I wish you a wonderful now, a wonderful be and a wonderful am

Saturday, October 1, 2011

Goodbye, September

Hello, my friends--

September came to a close yesterday. I can hardly believe it is October, one of my favorite months. October is the month when the geese fly south, the trees put on one last show before their winter sleep and the squirrels run like mad, gathering food for their winter store. October is the time to savor the last warm, sunny days of the year, and to enjoy things like apple cider, apple dumplings and pumpkin seeds.

October also brings me to the end of the ICAD project. I'd still like to continue with a daily art project, but I am not sure what I will do. No matter--I know it is good (maybe essential) for my soul to make some art every day.

Some of my cards from September are private rants that I won't be showing to anyone. I'll probably include them in my stack when I bind it together, though, since rants are part of me. (Perhaps a too regular part of me, but that's another story).

I have truly enjoyed both making the ICADs and sharing them with all of you.
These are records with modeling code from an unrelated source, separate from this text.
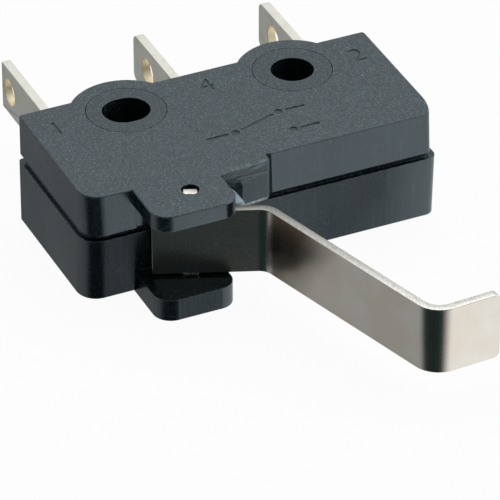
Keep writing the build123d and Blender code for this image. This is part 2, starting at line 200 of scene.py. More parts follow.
def assign(objects, material):
    for obj in objects:
        obj.data.materials.clear()
        obj.data.materials.append(material)


cameraSettings = {
    "azimuth": -24.532,
    "elevation": 33.998,
    "roll": -0.116,
    "distanceMm": 272.394,
    "targetMm": (-5.127, -5.856, 0.0),
    "lensMm": 377.306,
    "sensorMm": 36.0,
    "clipStartMm": 10.0,
}


def makeCamera():
    # the camera stands at target + distance * backwards, and its own X and Y are turned by the roll
    azimuth, elevation, roll = (math.radians(cameraSettings[key]) for key in ("azimuth", "elevation", "roll"))
    backwards = Vector((math.sin(azimuth) * math.cos(elevation), -math.cos(azimuth) * math.cos(elevation),
                        math.sin(elevation)))
    right = (-backwards).cross(Vector((0, 0, 1))).normalized()
    up = right.cross(-backwards)
    xAxis = math.cos(roll) * right + math.sin(roll) * up
    yAxis = -math.sin(roll) * right + math.cos(roll) * up
    data = bpy.data.cameras.new("camera")
    data.lens = cameraSettings["lensMm"]
    data.sensor_width = cameraSettings["sensorMm"]
    data.sensor_fit = "HORIZONTAL"
    data.clip_start = cameraSettings["clipStartMm"] * mm
    camera = bpy.data.objects.new("camera", data)
    bpy.context.scene.collection.objects.link(camera)
    place = Vector(cameraSettings["targetMm"]) * mm + backwards * cameraSettings["distanceMm"] * mm
    camera.matrix_world = Matrix((xAxis, yAxis, backwards)).transposed().to_4x4()
    camera.location = place
    bpy.context.scene.camera = camera


studio = {
    "floorColour": (0.85, 0.85, 0.85),
    "floorWhiteShare": 0.95,      # how much of the camera's floor is plain white
    "floorHalfWidth": 4.0,        # metres
    "floorDropMm": 0.02,          # how far the floor lies under the part
    # the room's level by azimuth from +X, in degrees: below the horizon, where upright faces mirror it
    "lowLevels": ((0, 1.0), (60, 0.80), (98, 0.25), (125, 0.25), (140, 0.38), (170, 0.38), (190, 0.01),
                  (259, 0.01), (273, 0.44), (292, 1.15), (350, 1.1), (360, 1.0)),
    # and above it, where faces that look up mirror it
    "highLevels": ((0, 0.80), (30, 0.60), (150, 0.60), (172, 0.08), (282, 0.08), (304, 0.85), (360, 0.80)),
    "horizonBlend": 0.08,         # the two blend where a direction's Z is between minus and plus this
    "darkColour": (0.006, 0.016, 0.017),      # what the dark side of the room still gives
    "softboxes": (
        # name, direction azimuth from +X, elevation, distance mm, size mm, watts, colour
        ("topSoftbox", 50.0, 66.0, 260.0, 170.0, 0.17, (1.0, 1.0, 1.0)),
        ("rightSoftbox", -20.0, 32.0, 260.0, 150.0, 0.07, (1.0, 1.0, 1.0)),
    ),
}


def makeFloor():
    # a paper that is nearly plain white to the camera and lit as paper for everything else
    span, drop = studio["floorHalfWidth"], studio["floorDropMm"] * mm
    mesh = bpy.data.meshes.new("floor")
    corners = [(-span, -span, -drop), (span, -span, -drop), (span, span, -drop), (-span, span, -drop)]
    mesh.from_pydata(corners, [], [(0, 1, 2, 3)])
    floor = bpy.data.objects.new("floor", mesh)
    bpy.context.scene.collection.objects.link(floor)
    material = bpy.data.materials.new("floorPaper")
    material.use_nodes = True
    tree = material.node_tree
    tree.nodes.clear()
    path = tree.nodes.new("ShaderNodeLightPath")
    paper = putNode(tree, "BsdfDiffuse", Color=(*studio["floorColour"], 1.0))
    white = putNode(tree, "Emission", Color=(1.0, 1.0, 1.0, 1.0), Strength=1.0)
    share = times(tree, path.outputs["Is Camera Ray"], studio["floorWhiteShare"])
    mixed = putNode(tree, "MixShader", i0=share, i1=paper.outputs[0], i2=white.outputs[0])
    output = tree.nodes.new("ShaderNodeOutputMaterial")
    tree.links.new(mixed.outputs[0], output.inputs[0])
    mesh.materials.append(material)
    floor.visible_glossy = False     # metal and gloss mirror the room instead of the paper


def levelRamp(tree, turn, levels):
    # a level for each azimuth, with turn running from 0 to 1 round the horizon
    node = putNode(tree, "ValToRGB", Fac=turn)
    elements = node.color_ramp.elements
    while len(elements) < len(levels):
        elements.new(0.5)
    for element, (degrees, level) in zip(elements, levels):
        element.position = degrees / 360.0
        element.color = (level, level, level, 1.0)
    return node.outputs[0]


def makeWorld():
    # azimuth = arctan2(y, x) of the direction; two ramps blend into each other across the horizon
    world = bpy.data.worlds.new("studioWorld")
    world.use_nodes = True
    tree = world.node_tree
    tree.nodes.clear()
    path = tree.nodes.new("ShaderNodeLightPath")
    x, y, z = splitOf(tree, tree.nodes.new("ShaderNodeTexCoord").outputs["Generated"])
    turns = doMath(tree, "DIVIDE", doMath(tree, "ARCTAN2", y, x), 2 * math.pi)
    turn = doMath(tree, "FRACT", plus(tree, turns, 1.0))
    low = levelRamp(tree, turn, studio["lowLevels"])
    high = levelRamp(tree, turn, studio["highLevels"])
    level = mixColour(tree, remap(tree, z, -studio["horizonBlend"], studio["horizonBlend"]), low, high)
    level = mixColour(tree, 1.0, level, studio["darkColour"], "ADD")
    seen = mixColour(tree, path.outputs["Is Camera Ray"], level, (1.0, 1.0, 1.0))
    background = putNode(tree, "Background", Color=seen, Strength=1.0)
    output = tree.nodes.new("ShaderNodeOutputWorld")
    tree.links.new(background.outputs[0], output.inputs[0])
    bpy.context.scene.world = world


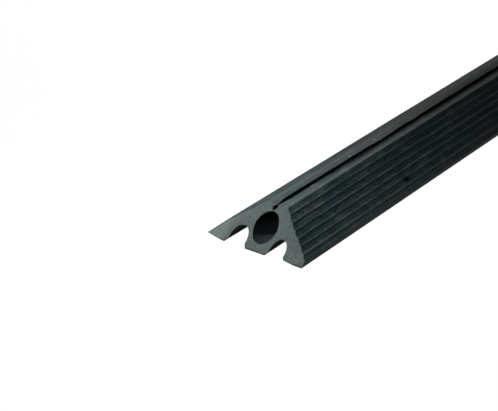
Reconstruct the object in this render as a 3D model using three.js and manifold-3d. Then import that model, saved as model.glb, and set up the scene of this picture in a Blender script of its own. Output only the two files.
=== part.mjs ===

And I want to thank every one of you who has made a comment on my cards, either here on my blog or on my flickr account (see my sidebar for a link). I also look forward to sharing my next art adventure with you as well.

Here are some of my cards:
Little Sisters. Materials used: Scrapbooking paper, image from, transparency, die-cut.
Turquoise. Materials used:  Paper Whimsy image, acrylic paint, assorted papers. 

Watercolor. Materials used:  Frisket, Caran d'ache Neocolor II watersoluble crayons.
Dragonfly. Materials used: Hand-carved stamps, Chalk Inks, Faber-Castell Big Brush pens, Distress Stain, background papers from 7 Gypsies, Glaze and Gelly Roll pens. 
Masking Tape ICAD. Materials used: Tim Holtz stickers, Paper Whimsy image, die cuts, Glaze Pen, acrylic paints, and background created with masking tape.
Tiny Little Houses. Materials used: Portfolio water-soluble oil pastels. 
It Takes a Village. More tiny little houses, this time done with Bic Mark-It Permanent Markers.

Have a wonderful and safe weekend! And, Happy October 1!